William McWheeney VC DCM (1830 – 17 May 1866) was born in Bangor, County Down. He was an Irish recipient of the Victoria Cross, the highest and most prestigious award for gallantry in the face of the enemy that can be awarded to British and Commonwealth forces.


He was about 24 years old, and a sergeant in the 44th Regiment of Foot (later The Essex Regiment), British Army during the Crimean War when the following deeds took place for which he was awarded the VC.

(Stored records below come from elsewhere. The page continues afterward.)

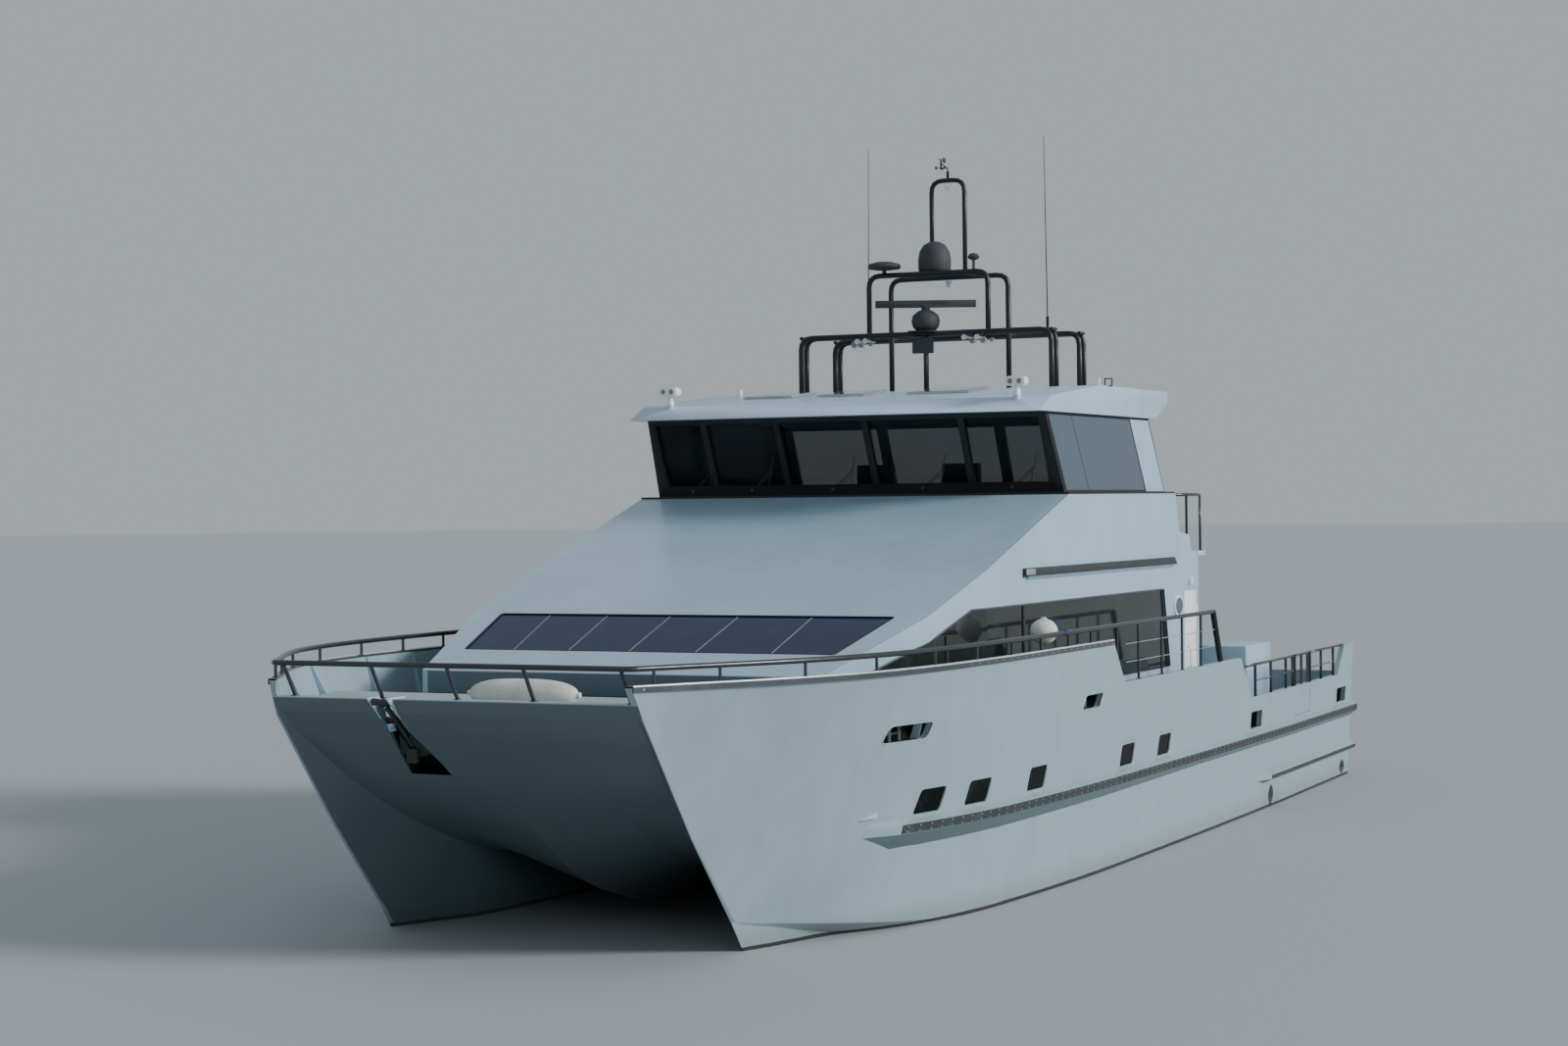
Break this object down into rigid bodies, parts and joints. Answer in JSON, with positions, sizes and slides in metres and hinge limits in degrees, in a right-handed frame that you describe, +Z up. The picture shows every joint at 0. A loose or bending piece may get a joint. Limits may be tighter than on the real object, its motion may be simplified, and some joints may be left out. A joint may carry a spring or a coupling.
{
  "type": "power catamaran",
  "caption": "Aluminium power catamaran with raised wheelhouse under a flat roof, tubular mast with radar and dome, deck rails, rub rails, shafts, propellers and rudders.",
  "frame": {"origin": "on the centreline, amidships between stem head and transom, at the waterline", "axes": "+Y aft (the bow points to -Y), +X to port, +Z up"},
  "size_m": [7.7702, 21.854, 11.13],
  "materials": {
    "hull_paint": "satin grey-green topside paint",
    "light_paint": "satin light grey-blue paint",
    "dark_metal": "gloss dark grey powder coat",
    "glass": "tinted glass",
    "steel": "brushed steel",
    "bronze": "cast bronze",
    "white_plastic": "white gelcoat",
    "black_plastic": "black moulded plastic",
    "fabric": "white fender cover",
    "engine": "grey engine enamel"
  },
  "bodies": {
    "boat": {"hull_port": "hull_paint", "hull_starboard": "hull_paint", "bridge_deck": "hull_paint", "bulwark_port": "hull_paint", "bulwark_starboard": "hull_paint", "rub_rail_port": "hull_paint", "rub_rail_starboard": "hull_paint", "cabin_side_port": "hull_paint", "cabin_side_starboard": "hull_paint", "cabin_window_port": "glass", "cabin_window_starboard": "glass", "cabin_front": "hull_paint", "cabin_front_window": "glass", "upper_deck": "light_paint", "cabin_aft_wall": "hull_paint", "wheelhouse_frame": "dark_metal", "windshield": "glass", "wheelhouse_window_port": "glass", "wheelhouse_window_starboard": "glass", "wheelhouse_window_aft": "glass", "wheelhouse_roof": "light_paint", "mast_front": "dark_metal", "mast_aft": "dark_metal", "satellite_dome": "black_plastic", "radar_pedestal": "black_plastic", "deck_rail": "dark_metal", "aft_rail_port": "dark_metal", "aft_rail_quarter": "dark_metal", "aft_rail_starboard": "dark_metal", "upper_rail": "dark_metal", "anchor": "steel", "shaft_port": "steel", "shaft_starboard": "steel", "engine_port": "engine", "engine_starboard": "engine", "helm_station": "black_plastic", "aft_cabinet": "light_paint", "foredeck_fender": "fabric", "rail_fender": "fabric"},
    "propeller_port": {"propeller_port": "bronze"},
    "propeller_starboard": {"propeller_starboard": "bronze"},
    "rudder_port": {"rudder_port": "bronze"},
    "rudder_starboard": {"rudder_starboard": "bronze"},
    "radar_scanner": {"radar_scanner": "black_plastic"},
    "wind_cups": {"wind_cups": "black_plastic"},
    "wind_vane": {"wind_vane": "black_plastic"},
    "searchlight_port": {"searchlight_port": "white_plastic"},
    "searchlight_starboard": {"searchlight_starboard": "white_plastic"},
    "side_door_port": {"side_door_port": "white_plastic"},
    "side_door_starboard": {"side_door_starboard": "white_plastic"},
    "aft_door": {"aft_door": "glass"},
    "wheelhouse_door": {"wheelhouse_door": "glass"},
    "boarding_gate": {"boarding_gate": "hull_paint"},
    "engine_hatch_port": {"engine_hatch_port": "light_paint"},
    "engine_hatch_starboard": {"engine_hatch_starboard": "light_paint"}
  },
  "joints": [
    {"name": "propeller_port_spin", "type": "hinge", "parent": "boat", "child": "propeller_port", "pos_m": [2.6, 9.025, -0.98], "axis": [0, 0.9945, -0.1045], "continuous": true},
    {"name": "rudder_port_turn", "type": "hinge", "parent": "boat", "child": "rudder_port", "pos_m": [2.6, 10.025, -0.8], "axis": [0, 0, 1], "range_deg": [-35, 35]},
    {"name": "searchlight_port_pan", "type": "hinge", "parent": "boat", "child": "searchlight_port", "pos_m": [2.5, -1.425, 6], "axis": [0, 0, 1], "range_deg": [-170, 170]},
    {"name": "side_door_port_swing", "type": "hinge", "parent": "boat", "child": "side_door_port", "pos_m": [3.113, 4.215, 2.3], "axis": [0, 0, 1], "range_deg": [0, 90]},
    {"name": "engine_hatch_port_lift", "type": "hinge", "parent": "boat", "child": "engine_hatch_port", "pos_m": [3.31, 5.875, 1.2003], "axis": [0, 1, 0], "range_deg": [0, 80]},
    {"name": "propeller_starboard_spin", "type": "hinge", "parent": "boat", "child": "propeller_starboard", "pos_m": [-2.6, 9.025, -0.98], "axis": [0, 0.9945, -0.1045], "continuous": true},
    {"name": "rudder_starboard_turn", "type": "hinge", "parent": "boat", "child": "rudder_starboard", "pos_m": [-2.6, 10.025, -0.8], "axis": [0, 0, 1], "range_deg": [-35, 35]},
    {"name": "searchlight_starboard_pan", "type": "hinge", "parent": "boat", "child": "searchlight_starboard", "pos_m": [-2.5, -1.425, 6], "axis": [0, 0, 1], "range_deg": [-170, 170]},
    {"name": "side_door_starboard_swing", "type": "hinge", "parent": "boat", "child": "side_door_starboard", "pos_m": [-3.113, 4.215, 2.3], "axis": [0, 0, -1], "range_deg": [0, 90]},
    {"name": "engine_hatch_starboard_lift", "type": "hinge", "parent": "boat", "child": "engine_hatch_starboard", "pos_m": [-3.31, 5.875, 1.2003], "axis": [0, -1, 0], "range_deg": [0, 80]},
    {"name": "radar_spin", "type": "hinge", "parent": "boat", "child": "radar_scanner", "pos_m": [0, 1.575, 7.4], "axis": [0, 0, 1], "continuous": true},
    {"name": "wind_cups_spin", "type": "hinge", "parent": "boat", "child": "wind_cups", "pos_m": [0, 2.205, 9.4], "axis": [0, 0, 1], "continuous": true},
    {"name": "wind_vane_turn", "type": "hinge", "parent": "boat", "child": "wind_vane", "pos_m": [0, 2.205, 9.51], "axis": [0, 0, 1], "continuous": true},
    {"name": "aft_door_slide", "type": "slide", "parent": "boat", "child": "aft_door", "axis": [-1, 0, 0], "range_m": [0, 0.85]},
    {"name": "wheelhouse_door_slide", "type": "slide", "parent": "boat", "child": "wheelhouse_door", "axis": [1, 0, 0], "range_m": [0, 0.8]},
    {"name": "boarding_gate_swing", "type": "hinge", "parent": "boat", "child": "boarding_gate", "pos_m": [3.66, 7.077, 1.5], "axis": [0, 0, 1], "range_deg": [0, 95]}
  ]
}
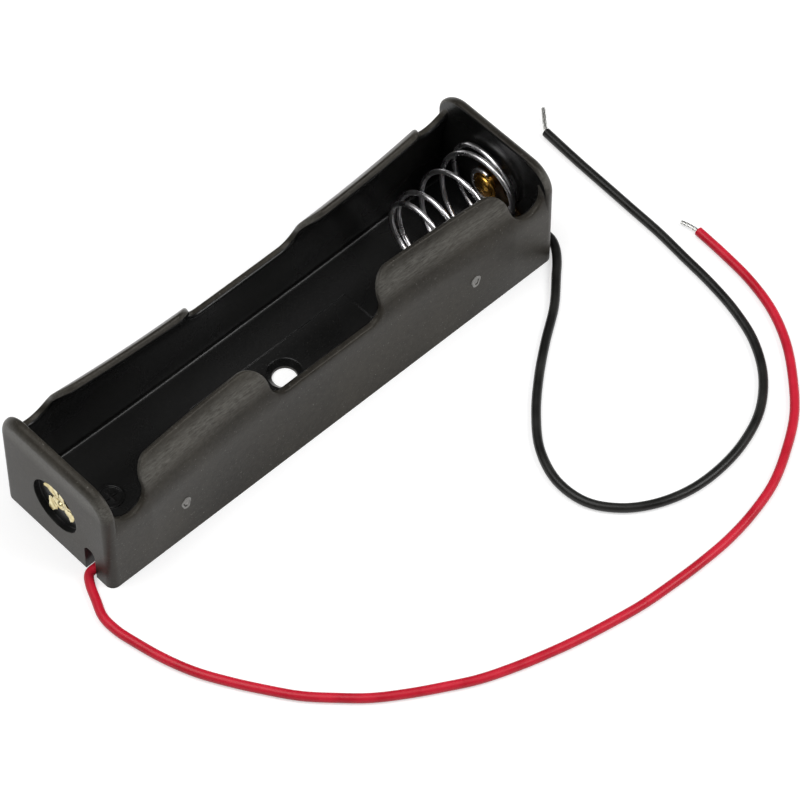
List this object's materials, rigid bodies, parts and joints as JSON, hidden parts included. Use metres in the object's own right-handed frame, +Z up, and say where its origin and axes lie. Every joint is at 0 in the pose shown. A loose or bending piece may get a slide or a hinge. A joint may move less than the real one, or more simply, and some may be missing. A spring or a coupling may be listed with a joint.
{
  "type": "cylindrical cell holder",
  "caption": "Open plastic holder for a cylindrical cell, with a riveted contact plate, a coil spring contact and two flying leads.",
  "frame": {"origin": "centre of the housing's underside, 1 mm from the screw hole's axis", "axes": "+X along the cell towards the spring contact, +Y across the housing away from the lead slots, +Z up out of the open top"},
  "size_m": [0.0994, 0.0695, 0.018],
  "materials": {
    "housing_plastic": "satin, finely speckled",
    "nickel_plate": "nickel plated",
    "brass_plate": "stamped",
    "brass_rivet": "bright",
    "solder": "bright",
    "spring_wire": "nickel plated",
    "copper_strands": "stranded copper",
    "red_insulation": "smooth satin",
    "black_insulation": "smooth satin"
  },
  "bodies": {
    "holder": {"housing": "housing_plastic", "positive_contact_plate": "nickel_plate", "positive_rivet": "brass_rivet", "positive_solder_joint": "solder", "red_lead": "red_insulation", "red_lead_inner_strands": "copper_strands", "red_lead_tinned_end": "solder", "negative_contact_plate": "brass_plate", "negative_rivet": "brass_rivet", "negative_solder_joint": "solder", "black_lead": "black_insulation", "black_lead_inner_strands": "copper_strands", "black_lead_tinned_end": "solder"},
    "spring": {"contact_spring": "spring_wire"}
  },
  "joints": [
    {"name": "spring_press", "type": "slide", "parent": "holder", "child": "spring", "axis": [1, 0, 0], "range_m": [0, 0.009], "stiffness_N_per_m": 400, "deforming": ["contact_spring"]}
  ]
}
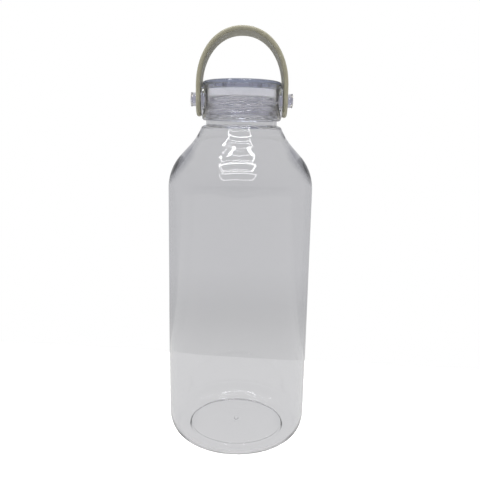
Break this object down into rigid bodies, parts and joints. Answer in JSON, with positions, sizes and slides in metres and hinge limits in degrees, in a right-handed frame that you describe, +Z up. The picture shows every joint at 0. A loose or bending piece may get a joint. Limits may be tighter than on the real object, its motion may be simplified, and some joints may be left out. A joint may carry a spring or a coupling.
{
  "type": "large water jug",
  "caption": "Large clear plastic water jug with a round shoulder, a thick clear screw lid and a beige strap handle that swings over the lid.",
  "frame": {"origin": "middle of the base, on the surface that the bottle stands on", "axes": "+Z up along the bottle; the handle swings about a line along X; the front of the picture is towards -Y"},
  "size_m": [0.11, 0.11, 0.3142],
  "materials": {
    "clear_body": "polished clear, blow moulded",
    "violet_clear": "polished clear with a faint violet tint",
    "clear_cap": "polished clear",
    "silicone": "milky translucent silicone, satin",
    "strap_plastic": "beige, fine moulded satin",
    "clear_pin": "polished clear"
  },
  "bodies": {
    "bottle": {"bottle": "clear_body"},
    "seal": {"lid_seal": "silicone"},
    "lid": {"lid_shell": "violet_clear", "lid_cap": "clear_cap", "pivot_pin_right": "clear_pin", "pivot_pin_left": "clear_pin"},
    "handle": {"handle": "strap_plastic"}
  },
  "joints": [
    {"name": "lid_rise", "type": "slide", "parent": "bottle", "child": "seal", "axis": [0, 0, 1], "range_m": [0, 0.018]},
    {"name": "lid_turn", "type": "hinge", "parent": "seal", "child": "lid", "pos_m": [0, 0, 0.262], "axis": [0, 0, 1], "range_deg": [0, 720]},
    {"name": "handle_swing", "type": "hinge", "parent": "lid", "child": "handle", "pos_m": [0, 0, 0.263], "axis": [1, 0, 0], "range_deg": [-112, 112]}
  ],
  "couplings": [
    {"joint": "lid_rise", "follows": "lid_turn", "m_per_rad": 0.0014324}
  ]
}
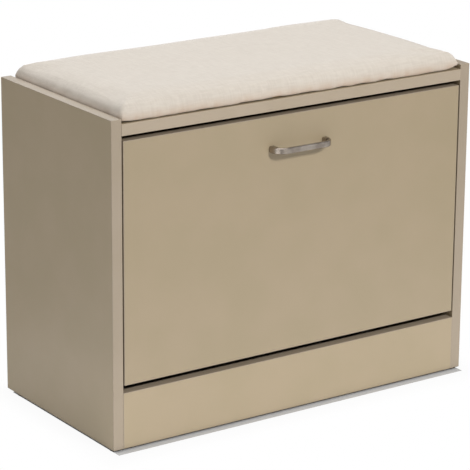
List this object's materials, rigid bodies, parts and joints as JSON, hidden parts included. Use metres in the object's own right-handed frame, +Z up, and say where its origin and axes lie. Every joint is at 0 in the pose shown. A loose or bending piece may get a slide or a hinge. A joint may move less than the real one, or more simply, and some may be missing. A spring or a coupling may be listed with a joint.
{
  "type": "entryway bench",
  "caption": "Low storage bench with a padded seat between raised sides and a tilt-out front that carries a rack for shoes.",
  "frame": {"origin": "on the floor, under the middle of the overall width and of the overall depth, handle included", "axes": "+X to the right along the width, +Y from the front to the back, +Z up"},
  "size_m": [0.6, 0.312, 0.483],
  "materials": {
    "panel": "satin",
    "hardboard": "matte",
    "rack": "satin",
    "dowel": "matte",
    "zinc": "satin",
    "nickel": "satin",
    "cheek_plastic": "matte",
    "bush_plastic": "satin",
    "glide_plastic": "matte",
    "rubber": "matte",
    "cloth": "matte",
    "foam": "matte",
    "cushion_wood": "matte",
    "hook_pad": "matte"
  },
  "bodies": {
    "cabinet": {"side_panel_left": "panel", "side_panel_right": "panel", "seat_board": "panel", "plinth": "panel", "rear_rail": "panel", "back_panel": "hardboard", "back_screws": "zinc", "dowels": "dowel", "cam_bolts": "zinc", "cam_discs": "zinc", "foot_glides": "glide_plastic", "glide_nails": "zinc", "pivot_bushes": "bush_plastic", "stop_pegs": "zinc", "stop_sleeves": "rubber", "cushion_cover": "cloth", "cushion_foam": "foam", "cushion_board": "cushion_wood", "cushion_staples": "zinc", "cushion_pads": "hook_pad"},
    "flap": {"flap_panel": "panel", "handle": "nickel", "handle_screws": "zinc", "cheek_left": "cheek_plastic", "cheek_right": "cheek_plastic", "cheek_screws": "zinc", "pivot_pins": "zinc", "rack_floor": "rack", "rack_divider": "rack", "rack_back": "rack"}
  },
  "joints": [
    {"name": "flap_tilt", "type": "hinge", "parent": "cabinet", "child": "flap", "pos_m": [0, -0.113, 0.116], "axis": [1, 0, 0], "range_deg": [0, 45]}
  ]
}
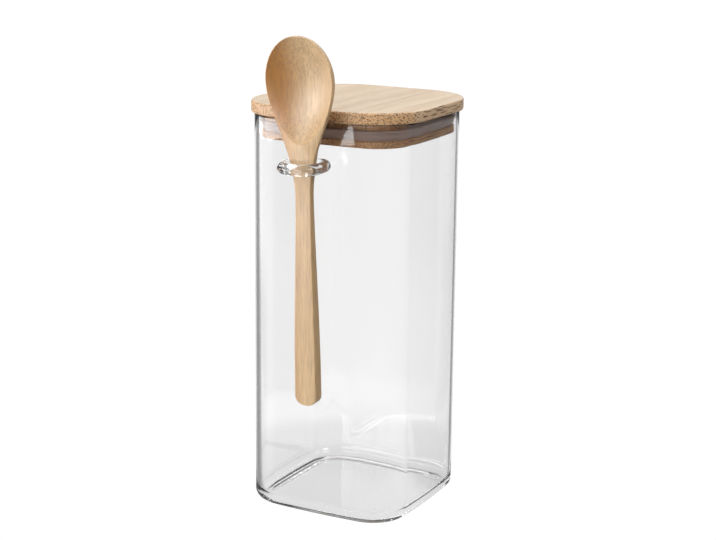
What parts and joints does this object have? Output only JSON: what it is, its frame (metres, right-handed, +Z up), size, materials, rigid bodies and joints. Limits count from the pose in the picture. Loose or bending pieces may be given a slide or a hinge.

On 20 October 1854 at Sebastopol, in the Crimea, a party of sharpshooters were being repulsed from the Quarries, and a private from the 44th Regiment was dangerously wounded. Sergeant McWheeney took the wounded man on his back and carried him to a place of safety under very heavy fire. On 5 December he saved the life of a corporal, bringing him in under fire and digging a slight cover with his bayonet, where the two of them remained until dark. On 18 June 1855 Sergeant McWheeney volunteered for the advanced guard in the Cemetery and was never absent from duty during the war.[1]

Further information[edit]

He was also known as Mawhinney. He died at Dover, Kent on 17 May 1866.

The medal[edit]

His Victoria Cross is displayed at The Essex Regiment Museum (Chelmsford, Essex, England).


  1. ^ The London Gazette: no. 21971. p. 660. 24 February 1857.